As you can see, the model returned a prediction with value 1, meaning it classified the message as spam. Huzzah! And there you have it, the basics of deploying an NLP model with Flask.
In the following sections, we’ll discuss more advanced concepts, such as how to scale a deployment up to handle larger request loads.
Containerization in the context of model deployment
A crucial part of any model deployment is containerization. Tools such as Docker allow you to package your code within a container which is basically a virtual runtime that contains system tools, program installs, libraries, and anything else that’s needed to run your code.
Containerizing your services makes them more modular and allows them to run on any system that has Docker installed. With containers, your code should always just work without any pre-configuration or messy install steps.
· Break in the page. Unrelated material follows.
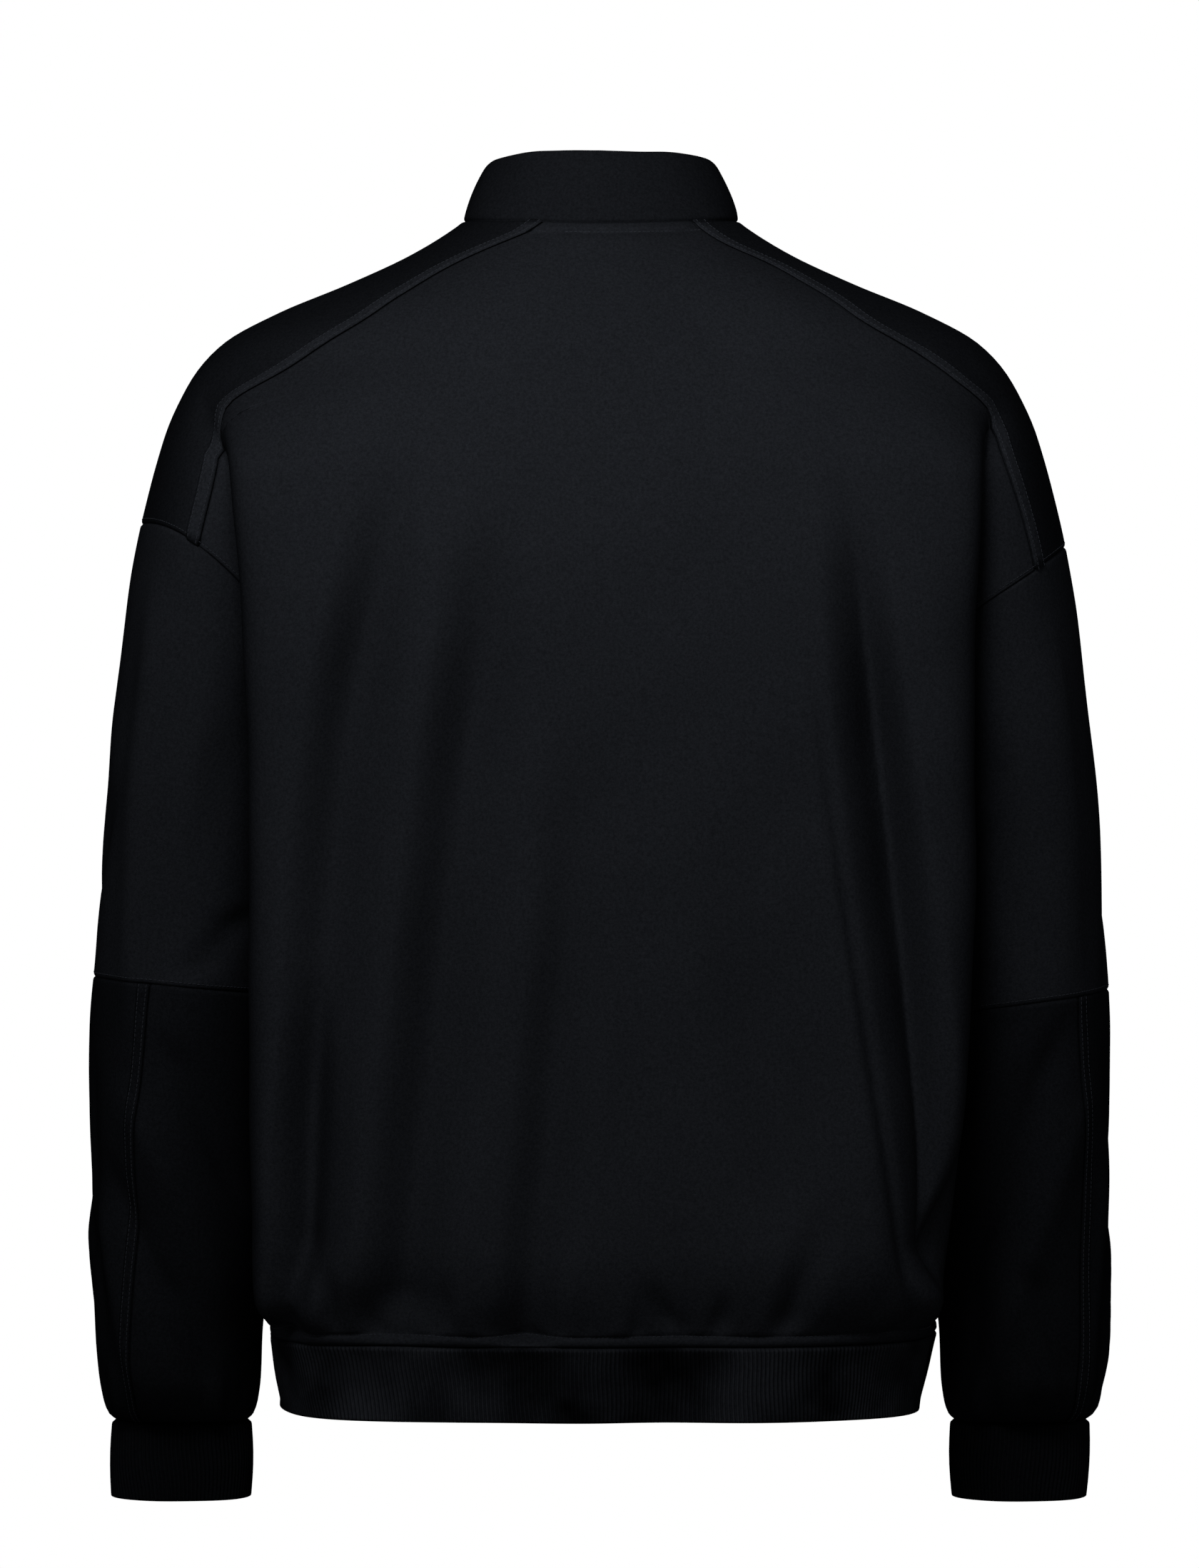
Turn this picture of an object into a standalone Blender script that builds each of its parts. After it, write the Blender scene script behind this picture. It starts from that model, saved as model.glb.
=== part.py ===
"""Track jacket with a stand collar, zip front, dropped shoulders and ribbed hem and cuffs.

The jacket is hollow and keeps the form it has when it is worn: each piece of cloth is a wall of its real
thickness. The front faces -Y, +Z is up and +X is the wearer's left. The origin is the middle of the neck
base, level with the points where the shoulders meet the neck.

Sizes are in millimetres, and a mesh is scaled to metres when it is made. Every piece is cut from one
surface. A place on it has a height z and a station t, which runs round the section at that height: 0 is the
centre back, 1 the fold where the back panel laps the sleeve, 2 the valley between body and sleeve, 3 the
outermost point, 4 the front valley, 5 the front fold and 6 the centre front. Below the underarm the body's
section runs from 0 to 2 and from 4 to 6, and each sleeve is a tube whose places have a height and a turn
round it, where 0 is outermost, positive turns are on the back and 180 is the inside of the arm.
"""

import bpy
import numpy as np

MM = 0.001
CLOTH = 2.0
RIB_CLOTH = 3.0
TAPE_CLOTH = 1.0
SEAM_GAP = 0.6
LAP_GAP = 0.3

NECK_BACK_Z = -5.0
NECK_FRONT_Z = -66.0
NECK_FRONT_POWER = 2.6
NECK_FRONT_ROUND = 1.4
SHOULDER_Z = -95.0
SLEEVE_SPLIT_Z = -125.0
UNDERARM_Z = -250.0
HEM_SEAM_Z = -637.0
HEM_Z = -680.0
CUFF_SEAM_Z = -690.0
CUFF_Z = -735.0

HEM_HALF_WIDTH = 184.5
HEM_BACK = 121.0
HEM_FRONT = 118.0
HEM_POWER = 2.6
HEM_TAPER = 0.985
BODY_POWER = 2.3

DROP_SEAM_Z = {1: -174.0, -1: -187.0}
DROP_SEAM_POWER = {1: 1.9, -1: 1.0}
ELBOW_Z = {1: -438.0, -1: -448.0}
ELBOW_SLOPE = {1: 0.09, -1: 0.13}
ELBOW_MIDDLE = 240.0

LOWER_BACK_SEAM = {1: (70.0, 57.0), -1: (53.0, 50.0)}
LOWER_FRONT_SEAM = 64.0
SLEEVE_TAPE_TURN = 7.0
SHOULDER_TAPE_WIDTH = 7.0

ZIP_HALF_GAP = 3.5
ZIP_TAPE_EDGE = 0.25
ZIP_TAPE_WIDTH = 12.0
ZIP_COLLAR_ROOM = 0.5

RIB_PITCH = 2.45
RIB_RAISE = 0.4
CUFF_TAPER = 0.985
HEM_POINTS_PER_PANEL = 9
CUFF_POINTS_PER_PANEL = 8

COLLAR_CENTRE_Y = -10.0
COLLAR_BULGE = 1.5
COLLAR_ROWS = 4

# How each piece is parted into rows and columns.
SHOULDER_ROWS = 12
UNDERARM_ROWS = 5
SIDE_SHARES = np.array([0.03, 0.08, 0.17, 0.29, 0.43, 0.57, 0.7, 0.81, 0.89, 0.94, 0.97, 0.99, 1.0])
BACK_COLUMNS = 15
FRONT_COLUMNS = 11
LAP_COLUMNS = {"back": 3, "front": 3}
ARM_COLUMNS = {"back": 3, "front": 2}
ARM_LEAST = 0.18
FOLD_COLUMN_TOP_Z = -98.0
FOLD_COLUMN_LOW_Z = -128.0
SHOULDER_BACK_COLUMNS = 5
SHOULDER_FRONT_COLUMNS = 5
UPPER_SLEEVE_ROWS = 7
LOWER_SLEEVE_SHARES = np.array([0, 0.17, 0.36, 0.55, 0.72, 0.85, 0.93, 0.975, 1.0])

# The slider and its pull tab, as distances across, along and out from the collar's outer surface.
SLIDER_SHARE = 0.8
SLIDER_LENGTH = 11.0
SLIDER_HALF_WIDTH = 3.0
SLIDER_PLATE_HALF_WIDTH = 4.6
SLIDER_BACK = -2.5
SLIDER_PLATE_BACK = 0.5
SLIDER_PLATE_FACE = 1.9
CROWN_HALF_WIDTH = 0.9
CROWN_HALF_LENGTH = 4.5
CROWN_WALL = 1.3
CROWN_TOP = 5.3
CROWN_BEND = 1.4
CROWN_ROOM_TOP = 4.1
CROWN_SINK = 0.8
PULL_AXIS = 3.0
PULL_THICKNESS = 1.2
PULL_EYE_HALF_WIDTH = 2.7
PULL_HOLE_HALF_WIDTH = 1.3
PULL_HOLE_LENGTH = 6.4
PULL_HALF_WIDTH = 3.4
PULL_FLARE = 2.0
PULL_LENGTH = 27.0

SIDES = {1: "left", -1: "right"}

BLACK = (0.0095, 0.0100, 0.0120, 1.0)
DEEP_BLACK = (0.0050, 0.0052, 0.0060, 1.0)
TAPE_BLACK = (0.0130, 0.0135, 0.0155, 1.0)
RIB_BLACK = (0.0045, 0.0047, 0.0055, 1.0)
METAL_BLACK = (0.020, 0.020, 0.022, 1.0)


def table(columns, *rows):
    """Named columns from rows written from the top of the garment down, kept from the lowest up."""
    values = np.array(rows[::-1], float).T
    return dict(zip(columns.split(), values))


# Half of the garment's width from behind, sleeves included.
OUTLINE = table(
    "z half_width",
    (10, 68),
    (0, 79),
    (-4, 84),
    (-20, 110),
    (-37, 146.5),
    (-53, 185),
    (-70, 216),
    (-86, 231.5),
    (-102, 241),
    (-119, 248.7),
    (-135, 253.8),
    (-152, 258.5),
    (-185, 266.3),
    (-217, 271.8),
    (-250, 276.3),
    (-316, 284.3),
    (-381, 289.5),
    (-447, 293.5),
    (-529, 295.8),
    (-595, 293.7),
    (-660, 290.8),
    (-677, 288.5),
    (-685, 286),
    (-690, 281.5),
    (-735, 279),
)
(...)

Containers also make it easy to handle large-scale deployments of your services across many machines using orchestration tools such as Docker-Compose and Kubernetes, which we will cover later in this tutorial.
Here we walk through a Dockerfile for our text classification microservice. To get this container to work, you’ll need to create a `requirements.txt` file which specifies the packages needed to run our microservice.
You can create it by running this command in your terminal in that directory.
pip freeze > requirements.txt
We’ll also need to make one change to our Flask script to get it working inside Docker. Just change the line that says `app.run()` to `app.run(host=’0.0.0.0’)`.
Now onto the Dockerfile.
FROM python:3.9.7-slim
COPY requirements.txt /app/requirements.txt
RUN cd /app &&
pip install -r requirements.txt
ADD . /app
WORKDIR /app
ENTRYPOINT [“python”, “deploy.py”]
Let’s try to understand what these lines mean.
- The first line, `FROM python:3.9.7-slim`, specifies the base image for our container. You can think of the image that our image inherits libraries, system configurations, and other elements from. The base image we use provides a minimal installation of Python v3.9.7.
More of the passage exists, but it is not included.